Filter this data down to the lines that hold "record", and copy them.
— START OF EXERCISE MATERIALS —
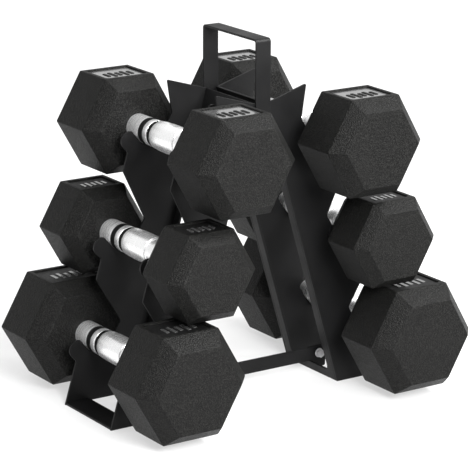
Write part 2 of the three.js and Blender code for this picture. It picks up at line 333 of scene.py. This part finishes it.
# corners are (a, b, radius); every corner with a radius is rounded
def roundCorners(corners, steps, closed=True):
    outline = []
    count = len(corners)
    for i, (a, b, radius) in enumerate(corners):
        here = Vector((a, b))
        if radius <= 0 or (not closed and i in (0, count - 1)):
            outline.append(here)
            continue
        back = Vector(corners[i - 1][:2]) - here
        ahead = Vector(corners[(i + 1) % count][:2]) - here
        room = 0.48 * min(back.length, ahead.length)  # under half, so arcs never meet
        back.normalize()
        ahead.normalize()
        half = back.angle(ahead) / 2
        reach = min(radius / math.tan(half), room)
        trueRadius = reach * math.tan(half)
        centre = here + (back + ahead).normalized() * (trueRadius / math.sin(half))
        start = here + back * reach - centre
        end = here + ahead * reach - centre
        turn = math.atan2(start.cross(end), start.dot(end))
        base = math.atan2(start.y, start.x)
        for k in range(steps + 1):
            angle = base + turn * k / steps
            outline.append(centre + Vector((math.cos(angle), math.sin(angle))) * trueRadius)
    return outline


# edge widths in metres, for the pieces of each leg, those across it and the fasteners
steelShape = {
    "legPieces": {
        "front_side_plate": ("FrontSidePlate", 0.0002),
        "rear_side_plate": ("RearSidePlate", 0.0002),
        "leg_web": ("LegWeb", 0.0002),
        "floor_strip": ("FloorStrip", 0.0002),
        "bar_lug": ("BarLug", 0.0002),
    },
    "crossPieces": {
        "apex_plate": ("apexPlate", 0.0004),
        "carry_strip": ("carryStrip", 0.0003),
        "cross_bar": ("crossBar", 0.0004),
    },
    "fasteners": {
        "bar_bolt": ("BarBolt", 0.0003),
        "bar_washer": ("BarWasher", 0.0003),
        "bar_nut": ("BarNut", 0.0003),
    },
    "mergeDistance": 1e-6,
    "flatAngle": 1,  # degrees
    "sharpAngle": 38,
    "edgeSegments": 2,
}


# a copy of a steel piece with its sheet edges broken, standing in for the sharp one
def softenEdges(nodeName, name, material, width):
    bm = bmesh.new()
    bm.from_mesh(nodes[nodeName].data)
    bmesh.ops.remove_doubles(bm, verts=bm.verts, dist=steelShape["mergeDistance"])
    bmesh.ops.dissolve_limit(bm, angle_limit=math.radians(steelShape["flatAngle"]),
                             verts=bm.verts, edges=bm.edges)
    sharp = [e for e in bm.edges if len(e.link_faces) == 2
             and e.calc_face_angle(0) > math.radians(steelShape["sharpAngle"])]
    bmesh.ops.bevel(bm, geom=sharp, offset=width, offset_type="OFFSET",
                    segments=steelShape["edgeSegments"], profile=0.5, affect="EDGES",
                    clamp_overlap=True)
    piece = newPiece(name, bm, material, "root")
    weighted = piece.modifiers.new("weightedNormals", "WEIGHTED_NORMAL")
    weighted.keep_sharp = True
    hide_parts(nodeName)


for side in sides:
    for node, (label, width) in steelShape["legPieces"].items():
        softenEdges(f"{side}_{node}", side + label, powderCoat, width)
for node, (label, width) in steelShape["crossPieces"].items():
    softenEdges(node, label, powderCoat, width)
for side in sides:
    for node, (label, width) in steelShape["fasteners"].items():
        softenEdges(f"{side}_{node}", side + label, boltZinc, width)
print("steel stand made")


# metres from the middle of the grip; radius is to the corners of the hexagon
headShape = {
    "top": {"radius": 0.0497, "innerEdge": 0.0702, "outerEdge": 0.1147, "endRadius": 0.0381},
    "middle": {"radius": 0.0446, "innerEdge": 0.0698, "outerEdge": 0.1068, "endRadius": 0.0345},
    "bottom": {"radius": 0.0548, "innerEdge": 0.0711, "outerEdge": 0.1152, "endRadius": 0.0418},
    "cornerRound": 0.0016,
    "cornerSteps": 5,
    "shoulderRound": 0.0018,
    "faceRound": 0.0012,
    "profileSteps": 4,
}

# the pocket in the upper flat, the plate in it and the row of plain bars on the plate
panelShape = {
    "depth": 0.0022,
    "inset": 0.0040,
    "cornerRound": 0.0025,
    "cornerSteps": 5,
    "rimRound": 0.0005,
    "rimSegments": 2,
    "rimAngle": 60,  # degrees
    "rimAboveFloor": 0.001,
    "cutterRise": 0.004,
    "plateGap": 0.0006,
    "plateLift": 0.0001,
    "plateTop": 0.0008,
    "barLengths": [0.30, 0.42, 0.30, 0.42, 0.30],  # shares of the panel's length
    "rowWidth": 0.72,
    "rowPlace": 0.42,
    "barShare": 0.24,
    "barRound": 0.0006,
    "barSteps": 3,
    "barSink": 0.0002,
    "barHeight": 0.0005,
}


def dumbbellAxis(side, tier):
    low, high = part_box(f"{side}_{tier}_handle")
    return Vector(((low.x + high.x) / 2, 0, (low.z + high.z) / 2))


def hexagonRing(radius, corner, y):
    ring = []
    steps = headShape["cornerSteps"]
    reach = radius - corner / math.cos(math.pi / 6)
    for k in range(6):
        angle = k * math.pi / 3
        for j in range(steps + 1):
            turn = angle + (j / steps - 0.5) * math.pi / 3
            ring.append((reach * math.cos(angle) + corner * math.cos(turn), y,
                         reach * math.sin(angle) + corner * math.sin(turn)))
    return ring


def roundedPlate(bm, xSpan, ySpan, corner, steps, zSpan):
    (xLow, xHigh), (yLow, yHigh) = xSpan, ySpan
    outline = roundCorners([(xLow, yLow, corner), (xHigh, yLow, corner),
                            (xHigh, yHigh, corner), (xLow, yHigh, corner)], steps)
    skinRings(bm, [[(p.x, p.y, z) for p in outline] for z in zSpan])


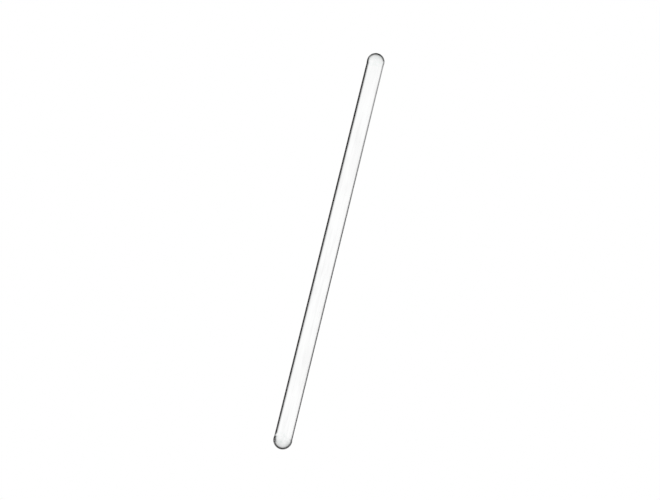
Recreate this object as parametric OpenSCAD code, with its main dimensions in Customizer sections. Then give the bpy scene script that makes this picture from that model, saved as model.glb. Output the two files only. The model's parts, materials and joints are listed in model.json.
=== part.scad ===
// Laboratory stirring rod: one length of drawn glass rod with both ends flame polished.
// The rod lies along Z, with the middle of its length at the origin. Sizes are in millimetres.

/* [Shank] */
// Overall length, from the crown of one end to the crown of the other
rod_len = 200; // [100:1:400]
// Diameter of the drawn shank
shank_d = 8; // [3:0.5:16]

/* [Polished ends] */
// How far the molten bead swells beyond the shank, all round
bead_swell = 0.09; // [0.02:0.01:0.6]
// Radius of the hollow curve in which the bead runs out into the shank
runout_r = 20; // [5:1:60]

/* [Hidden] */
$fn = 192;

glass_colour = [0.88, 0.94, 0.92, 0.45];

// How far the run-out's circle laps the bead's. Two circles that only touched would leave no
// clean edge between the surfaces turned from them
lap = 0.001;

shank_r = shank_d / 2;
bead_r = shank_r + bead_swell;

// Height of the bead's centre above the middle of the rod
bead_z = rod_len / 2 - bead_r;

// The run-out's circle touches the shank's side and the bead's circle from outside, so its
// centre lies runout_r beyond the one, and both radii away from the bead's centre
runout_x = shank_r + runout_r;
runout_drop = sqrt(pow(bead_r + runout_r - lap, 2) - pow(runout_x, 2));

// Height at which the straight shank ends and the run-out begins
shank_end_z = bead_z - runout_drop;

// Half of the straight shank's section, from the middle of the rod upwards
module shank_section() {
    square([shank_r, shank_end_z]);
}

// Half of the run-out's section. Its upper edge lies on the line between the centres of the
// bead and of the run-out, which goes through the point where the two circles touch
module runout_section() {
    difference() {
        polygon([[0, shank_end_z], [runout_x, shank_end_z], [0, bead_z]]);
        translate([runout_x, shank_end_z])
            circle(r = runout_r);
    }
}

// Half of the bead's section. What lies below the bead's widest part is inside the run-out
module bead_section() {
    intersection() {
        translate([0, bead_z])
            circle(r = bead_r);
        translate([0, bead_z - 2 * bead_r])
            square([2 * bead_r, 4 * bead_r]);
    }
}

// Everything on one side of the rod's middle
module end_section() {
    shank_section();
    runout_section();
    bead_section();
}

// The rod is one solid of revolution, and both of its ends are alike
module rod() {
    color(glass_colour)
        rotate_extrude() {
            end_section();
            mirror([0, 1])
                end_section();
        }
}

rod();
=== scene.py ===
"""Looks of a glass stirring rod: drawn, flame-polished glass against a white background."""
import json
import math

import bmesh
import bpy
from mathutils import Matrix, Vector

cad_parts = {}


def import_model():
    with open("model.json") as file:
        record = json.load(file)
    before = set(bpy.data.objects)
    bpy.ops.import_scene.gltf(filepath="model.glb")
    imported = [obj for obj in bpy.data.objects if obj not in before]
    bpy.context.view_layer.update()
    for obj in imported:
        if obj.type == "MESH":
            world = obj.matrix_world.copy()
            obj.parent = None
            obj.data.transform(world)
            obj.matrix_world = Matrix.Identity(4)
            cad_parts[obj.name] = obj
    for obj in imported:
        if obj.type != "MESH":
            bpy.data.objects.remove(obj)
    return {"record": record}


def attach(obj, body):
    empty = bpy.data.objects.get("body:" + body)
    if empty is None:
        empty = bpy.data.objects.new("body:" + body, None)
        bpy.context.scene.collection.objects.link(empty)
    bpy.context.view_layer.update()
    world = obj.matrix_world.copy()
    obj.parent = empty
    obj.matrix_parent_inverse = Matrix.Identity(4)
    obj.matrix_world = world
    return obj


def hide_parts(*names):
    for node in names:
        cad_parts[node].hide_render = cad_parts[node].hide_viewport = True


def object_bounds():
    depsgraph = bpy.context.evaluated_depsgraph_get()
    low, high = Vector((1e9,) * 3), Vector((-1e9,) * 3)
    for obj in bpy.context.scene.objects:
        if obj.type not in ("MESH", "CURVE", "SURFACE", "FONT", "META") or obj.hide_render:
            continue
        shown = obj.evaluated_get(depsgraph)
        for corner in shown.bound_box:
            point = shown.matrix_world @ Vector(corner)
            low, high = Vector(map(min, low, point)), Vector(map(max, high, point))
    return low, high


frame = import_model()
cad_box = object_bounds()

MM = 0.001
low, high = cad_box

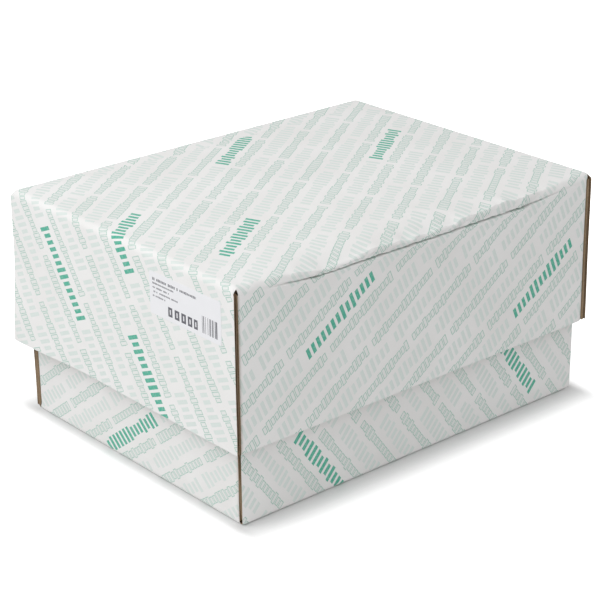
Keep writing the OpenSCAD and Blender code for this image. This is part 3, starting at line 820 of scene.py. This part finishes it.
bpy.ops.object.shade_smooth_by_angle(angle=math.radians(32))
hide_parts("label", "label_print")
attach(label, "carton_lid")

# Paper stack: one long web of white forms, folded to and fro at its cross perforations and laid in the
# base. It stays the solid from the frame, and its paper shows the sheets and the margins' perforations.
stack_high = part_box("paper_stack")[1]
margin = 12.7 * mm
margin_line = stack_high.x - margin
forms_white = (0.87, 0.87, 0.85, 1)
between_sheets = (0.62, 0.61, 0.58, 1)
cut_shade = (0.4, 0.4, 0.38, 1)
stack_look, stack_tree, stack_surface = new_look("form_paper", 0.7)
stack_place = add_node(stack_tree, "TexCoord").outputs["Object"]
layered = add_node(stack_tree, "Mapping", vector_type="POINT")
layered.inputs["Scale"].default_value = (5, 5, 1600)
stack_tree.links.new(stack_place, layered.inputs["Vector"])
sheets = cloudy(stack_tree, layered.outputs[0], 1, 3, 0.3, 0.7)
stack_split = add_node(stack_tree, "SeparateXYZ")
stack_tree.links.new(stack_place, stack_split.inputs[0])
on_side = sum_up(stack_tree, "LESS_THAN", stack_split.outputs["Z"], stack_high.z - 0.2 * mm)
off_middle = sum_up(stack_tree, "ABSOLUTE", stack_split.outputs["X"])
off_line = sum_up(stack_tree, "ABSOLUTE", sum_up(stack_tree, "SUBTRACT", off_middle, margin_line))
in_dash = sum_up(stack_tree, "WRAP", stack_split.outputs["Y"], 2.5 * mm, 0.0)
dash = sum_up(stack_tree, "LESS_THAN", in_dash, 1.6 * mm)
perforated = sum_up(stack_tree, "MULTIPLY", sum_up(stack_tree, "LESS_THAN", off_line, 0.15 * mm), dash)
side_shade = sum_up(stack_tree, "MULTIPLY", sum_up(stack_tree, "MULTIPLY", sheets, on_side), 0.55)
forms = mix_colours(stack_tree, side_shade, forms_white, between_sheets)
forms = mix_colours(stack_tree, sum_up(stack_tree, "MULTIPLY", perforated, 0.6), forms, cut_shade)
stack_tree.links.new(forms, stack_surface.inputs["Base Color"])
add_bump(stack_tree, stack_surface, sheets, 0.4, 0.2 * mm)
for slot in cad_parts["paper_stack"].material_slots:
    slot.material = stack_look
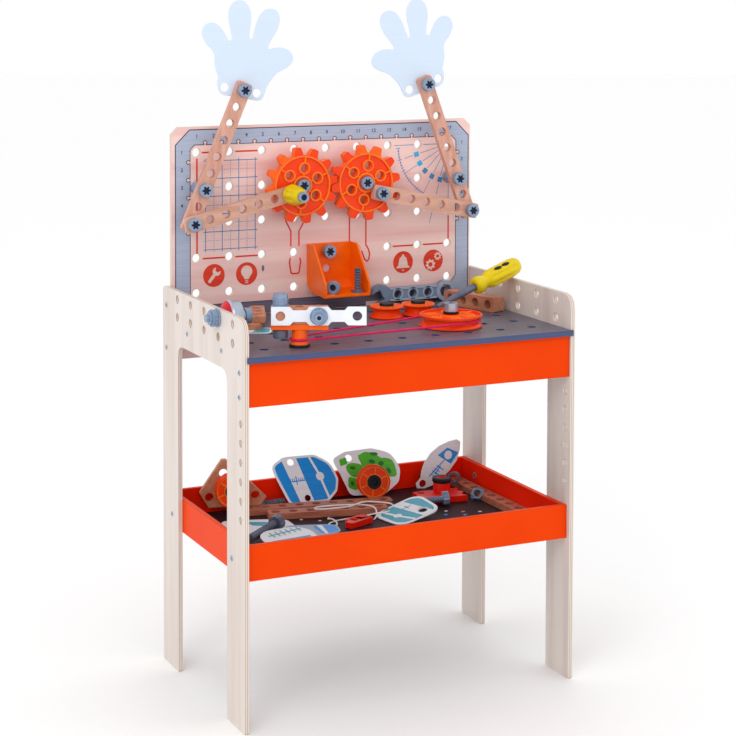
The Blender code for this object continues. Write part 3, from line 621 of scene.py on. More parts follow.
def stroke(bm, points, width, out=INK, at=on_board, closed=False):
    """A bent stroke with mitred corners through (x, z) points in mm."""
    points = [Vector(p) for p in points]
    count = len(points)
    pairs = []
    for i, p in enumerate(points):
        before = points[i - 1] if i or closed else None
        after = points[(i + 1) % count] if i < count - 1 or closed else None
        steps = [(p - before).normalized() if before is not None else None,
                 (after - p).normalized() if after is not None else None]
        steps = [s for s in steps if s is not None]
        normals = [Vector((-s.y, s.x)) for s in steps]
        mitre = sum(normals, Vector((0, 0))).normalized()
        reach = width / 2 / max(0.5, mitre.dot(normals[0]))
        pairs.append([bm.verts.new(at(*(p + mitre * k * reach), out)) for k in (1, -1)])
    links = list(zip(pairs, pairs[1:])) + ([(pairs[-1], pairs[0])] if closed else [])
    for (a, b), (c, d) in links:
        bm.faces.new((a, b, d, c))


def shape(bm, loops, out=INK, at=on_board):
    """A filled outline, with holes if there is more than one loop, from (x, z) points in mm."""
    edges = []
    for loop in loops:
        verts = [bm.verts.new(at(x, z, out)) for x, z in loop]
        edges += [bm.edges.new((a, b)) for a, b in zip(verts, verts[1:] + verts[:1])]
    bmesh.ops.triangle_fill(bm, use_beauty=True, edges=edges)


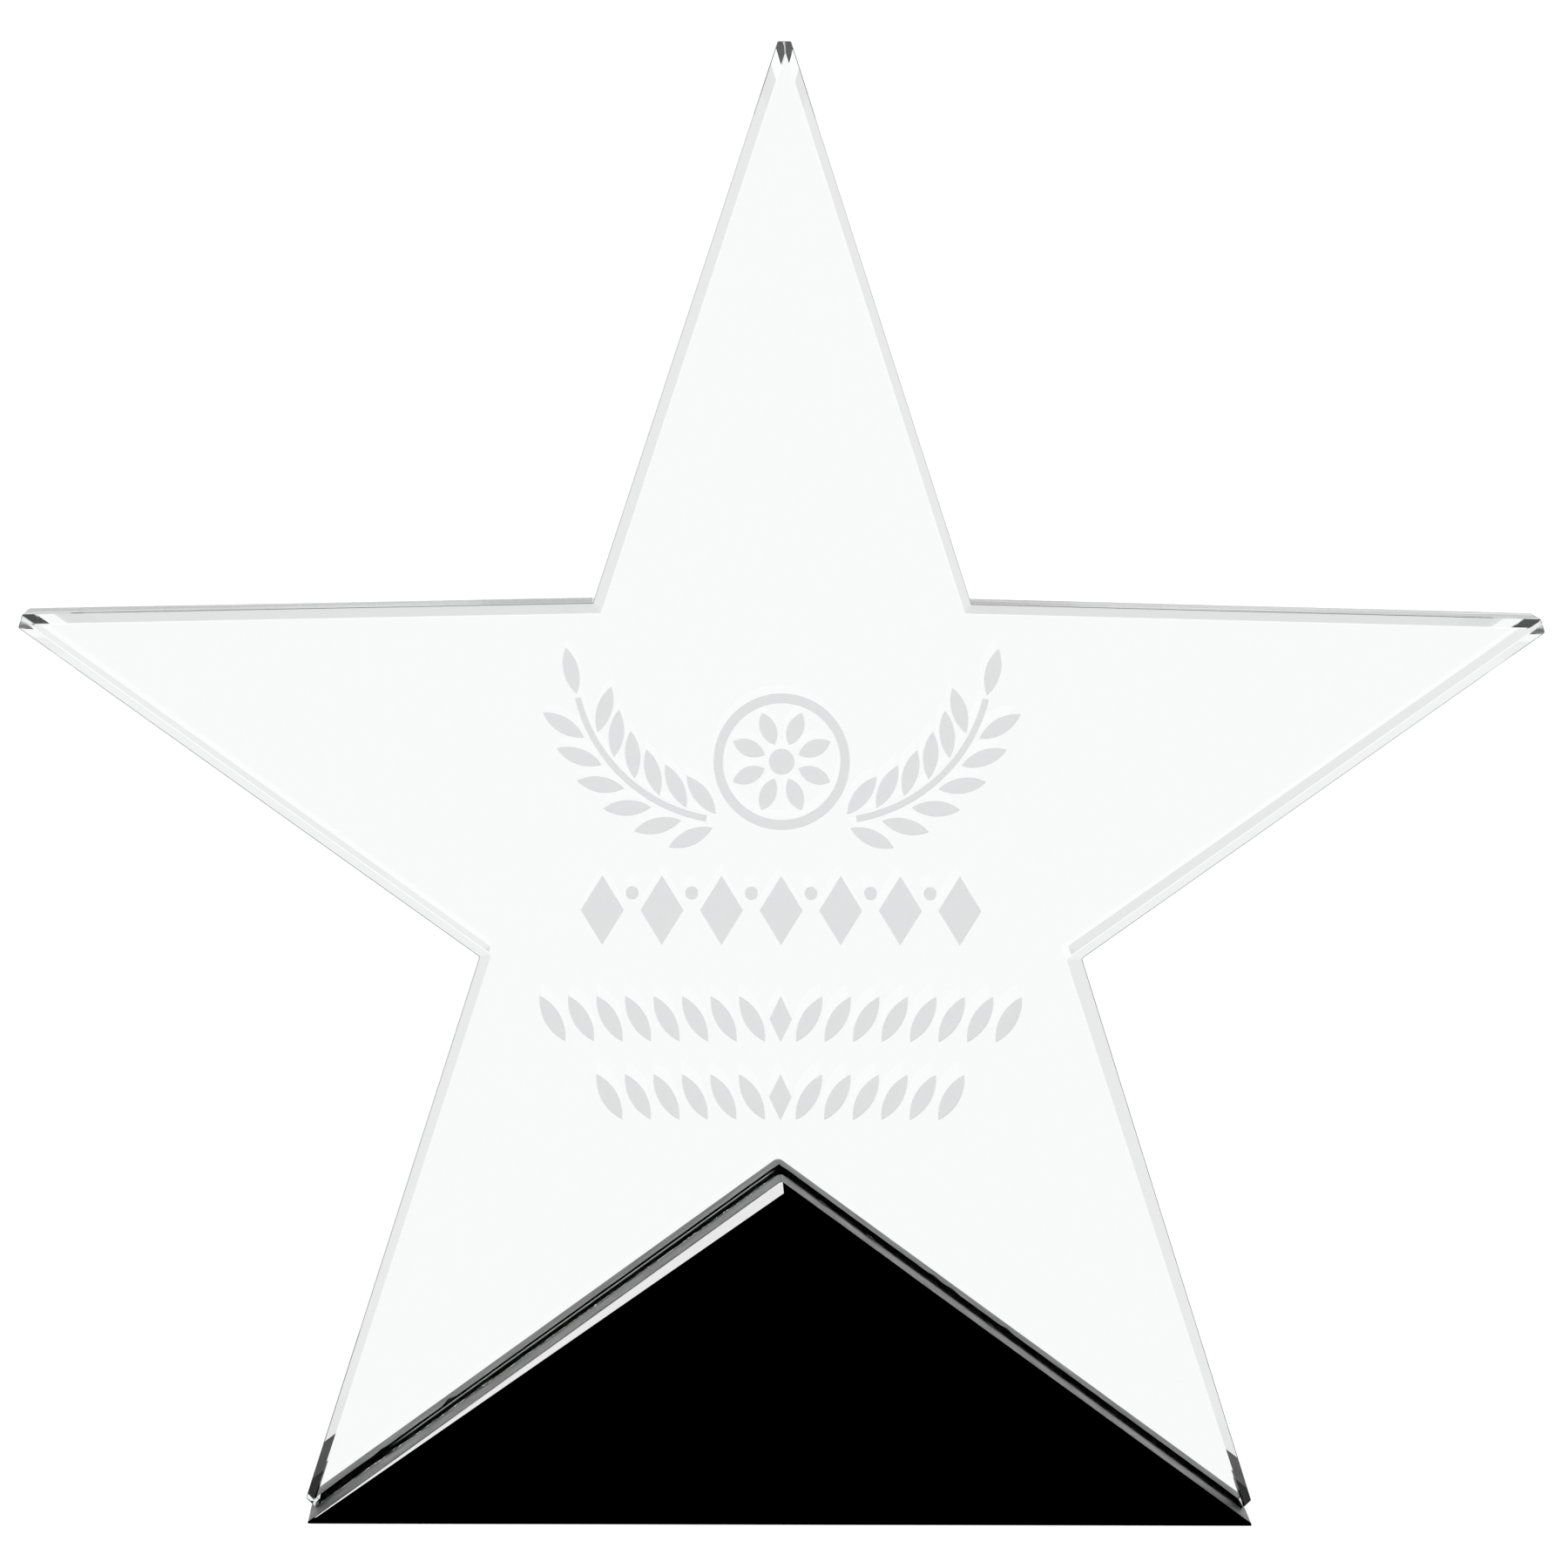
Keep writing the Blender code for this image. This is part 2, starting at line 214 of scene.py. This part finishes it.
— END OF EXERCISE MATERIALS —
- _CORRECT ANSWER_:
        record = json.load(file)
    return {"record": record}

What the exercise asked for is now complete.